Fede Álvarez

Personal information
- Full name: Federico Álvarez Velasco
- Date of birth: July 31, 1974 (age 51)
- Place of birth: Mexico City, Mexico

Managerial career
- Years: Team
- 2004–2007: Woodland SC - USA
- 2008: WSHS - USA
- 2009–2010: Club de Fútbol Asturias
- 2012: Santos Laguna
- 2013–2014: Santos Laguna

= Fede Álvarez (football) =

Mexican association football manager

Fede Álvarez (born July 31, 1974, in Mexico City) is a Mexican association football manager.
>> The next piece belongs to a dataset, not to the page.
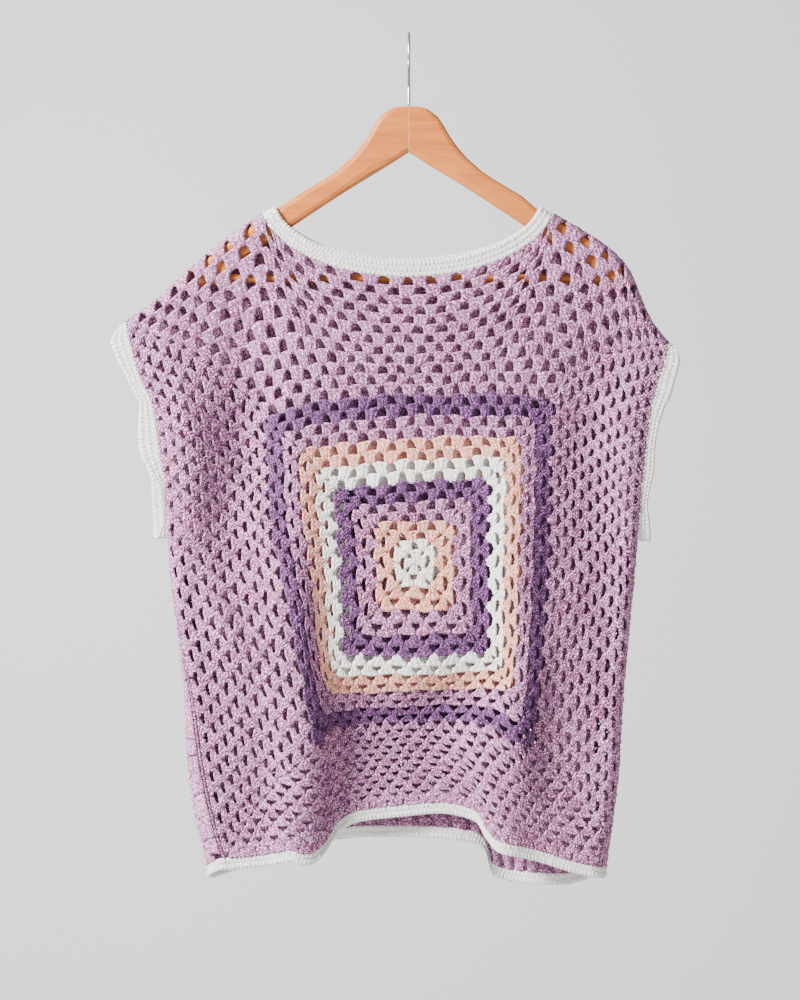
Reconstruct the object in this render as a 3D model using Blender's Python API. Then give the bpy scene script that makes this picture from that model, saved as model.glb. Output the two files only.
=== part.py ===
"""Short-sleeved crochet top on a wooden hanger.

Two big granny squares, front and back, are joined along the shoulders and down the sides,
and edged at the neck, the sleeves and the hem. The top hangs on a wooden hanger with a
trouser bar and a wire hook.

All sizes here are in millimetres and become metres when a mesh is made. X runs to the
right as seen from the front, Y to the back and Z up. The origin is where a rail would
carry the hook, at the inside top of its bend.

A point of a square has the place (u, v), counted in rounds from the square's middle, so
round 28 is the outer edge. u runs to the right and v up.
"""

import math

import bpy
import numpy as np

MM = 0.001

ROUNDS = 28
WALL = 3.0
SEAM_GAP = 0.3
SEAM_STRIP = 3.0
SEAM_END = 0.07
SIDE_GAP = 0.5
EDGING_GAP = 0.5
HEM_GAP = 0.65
NECK_ROUND = 13.0
SLEEVE_ROUND = 3.0

NECK_CENTRE_X = -1.5
NECK_HALF_WIDTH = 149.5
NECK_END_Z = -186.0
NECK_ARC = math.radians(79.0)
NECK_BAND = 15.0
CUFF_BAND = 13.0
CUFF_FOOT = 0.3
HEM_BAND = 11.0

ARCH_RADIUS = 8.5
ARCH_LIMIT = 0.998
ARCH_FROM_ROUND = 20.0
ARM_SLOPE = math.radians(31.0)
CREST_OVER_NECK = 26.0
CREST_NUDGE = 0.02

# How the rows of the squares follow the shoulders and are drawn to the side folds
EDGE_BLUR = 0.35
PULL_START = 16.0
PULL_SPAN = 12.0
SHOULDER_FROM = 13.05
SHOULDER_TO = 27.9
SLOPE_STEP = 0.02

# Seam line from the sleeve's corner to the neck, left then right: round, x, z
SHOULDER_LEFT = (
    (-28, -292, -298), (-25, -268, -282), (-22, -242, -259),
    (-19, -219, -237), (-16, -188, -212), (-13, -151, -186),
)
SHOULDER_RIGHT = (
    (13, 148, -186), (16, 184, -207), (19, 213, -228), (21, 228, -247),
    (23, 238, -272), (25.5, 251, -299), (28, 268, -320),
)

# Cross rows of the squares above the hem: round u, x, z
ROW_UPPER = (
    (-28, -258, -405), (-22, -203, -394), (-16, -145, -380), (-8, -75, -377),
    (0, 2, -373), (8, 77, -373), (16, 146, -376), (22, 197, -396), (28, 246, -415),
)
ROW_MIDDLE = (
    (-28, -246, -556), (-22, -188, -549), (-16, -130, -546), (-8, -70, -545),
    (0, 6, -545), (8, 80, -543), (16, 141, -544), (22, 190, -551), (28, 234, -558),
)
ROW_ABOVE_MIDDLE = (
    (-28, -250, -470), (-16, -139, -467), (-8, -76, -469), (0, 3, -463), (8, 81, -459),
    (16, 144, -461), (28, 240, -480),
)
ROW_BELOW_MIDDLE = (
    (-28, -231, -640), (-16, -117, -641), (-8, -67, -641), (0, 7, -641), (8, 81, -637),
    (16, 135, -638), (28, 225, -640),
)
ROW_LOWER_FRONT = (
    (-28, -214, -722), (-22, -157, -730), (-16, -101, -735), (-13, -82, -717),
    (-4, -24, -711), (4, 36, -709), (9, 75, -709), (12, 98, -720), (16, 125, -735),
    (22, 176, -736), (28, 219, -735),
)
ROW_LOWER_BACK = (
    (-28, -236, -727), (-22, -190, -728), (-16, -139, -725), (-8, -70, -720),
    (0, 6, -718), (8, 70, -722), (16, 128, -728), (22, 172, -733), (28, 214, -735),
)
HEM_FRONT = (
    (-28, -188, -848), (-25, -163, -846), (-22, -143, -843), (-19, -118, -838),
    (-18, -111, -842), (-17, -102, -842), (-15.5, -89, -834), (-13, -73, -812),
    (-10, -53, -802), (-4, -5, -796), (0, 32, -793), (4, 69, -801), (6, 79, -816),
    (8, 91, -829), (12, 116, -835), (16, 140, -842), (20, 168, -851), (25, 201, -857),
    (28, 218, -855),
)
HEM_BACK = (
    (-28, -215, -848), (-24, -192, -861), (-18, -151, -840), (-12, -91, -826),
    (-6, -40, -820), (0, 16, -820), (6, 66, -825), (8, 78, -834), (10, 87, -860),
    (14, 114, -868), (20, 160, -870), (25, 188, -865), (28, 205, -857),
)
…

He graduated with honors in 2010 from the National Coaching School, run by the Mexican Football Federation.

==Coaching career==
He is known for his coaching work done in Santos Laguna youth development as head coach of U17 and U20 teams. During his coaching time at Santos Laguna, the team was successful at tournaments in Italy, Sweden, and in his hometown in Mexico. While studying to become a pro license coach, he has become the only student ever to be invited to a FIFA Futuro III Course for Coaches Instructors, sharing his knowledge and ideas with already successful coaches from the national and international scene. In 2011, he gave an Innovation Course for future Pro Coaches as part of the National Coaching School program of the Mexican Football Federation in Mexico city. Between 2012 and 2014 he worked for Santos Laguna, first as an Assistant Coach - U20's for one season, and then as Head Coach - U17's for three seasons.